Sandwiches work-in-progress at Leslieville Pumps

Pulled pork

Solid sandwich in search of more flavour

Finally managed to visit Leslieville Pumps General Store & Kitchen today for lunch with a friend, situated conveniently at the corner of Queen Street East and Carlaw Avenue in Toronto’s east end and readily accessible by two major transit routes.

A friendly little place where everyone makes an effort to call you by your name after you place a food order, the whole vibe is “welcome, hope you have a good time.” The seating areas both inside and out are kept quite clean, and the folksy decoration fits nicely with the increasingly eclectic Leslieville community that surrounds it.

I ordered the pulled pork sandwich (topped with cole slaw), the classic poutine and a semi-sweet iced tea. My friend ordered the BLT sandwich, deep-fried pickles and iced tea, as well.

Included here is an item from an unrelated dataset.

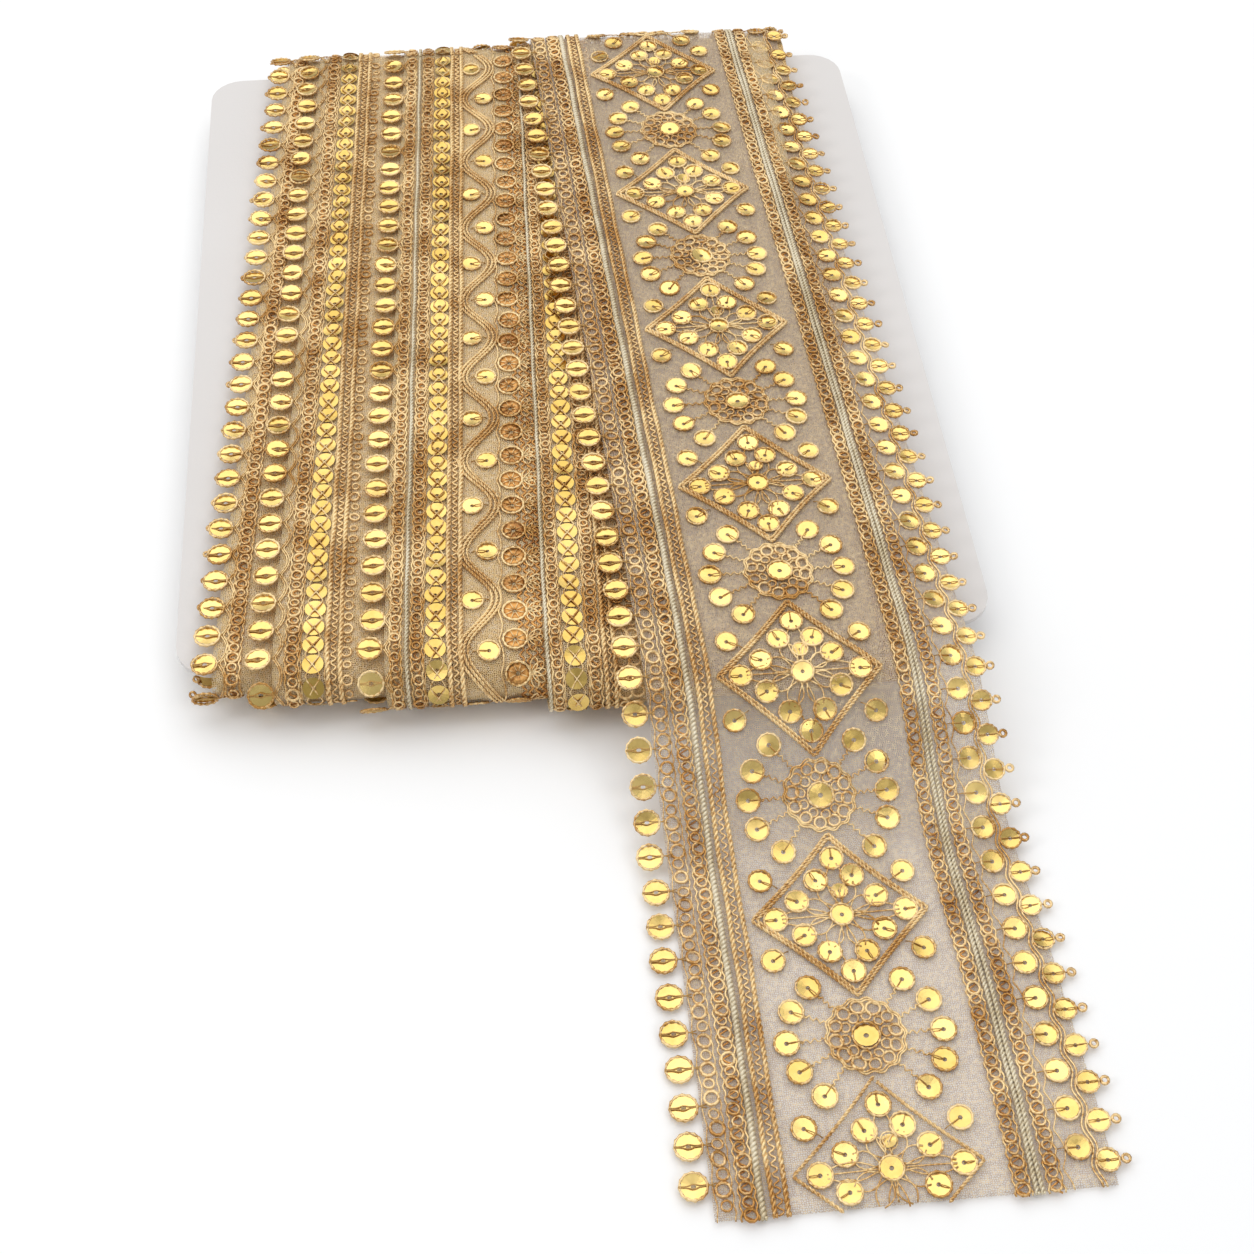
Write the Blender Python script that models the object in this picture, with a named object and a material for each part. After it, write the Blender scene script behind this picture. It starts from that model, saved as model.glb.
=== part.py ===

Almost full marks on the pulled pork sandwich. They did not scrimp on the meat or overwhelm the pulled pork with so much BBQ sauce as to create a huge mess, and the coleslaw had a nice crunch and added a lovely contrast to the meat. Where they need to improve the sandwich is in the spice of the BBQ sauce, which never really stood out to me. It simply moistened the already juicy meat rather than enhanced or added flavor.

My friend’s BLT was completely underwhelming, unfortunately. Truthfully, there is little to say about this sandwich other than if you want a BLT for lunch, head directly across the street to Rashers, a small restaurant that specializes in all things bacon.

BLT

Rashers Beer BLT vastly superior to Leslieville Pumps BLT

Fortunately for my friend, the blasé BLT was offset by the deep-fried pickles, which were nicely coated with a crunchy crust that wasn’t the least bit greasy. And the pickles themselves stood up to the frying nicely, still providing quite the crunch.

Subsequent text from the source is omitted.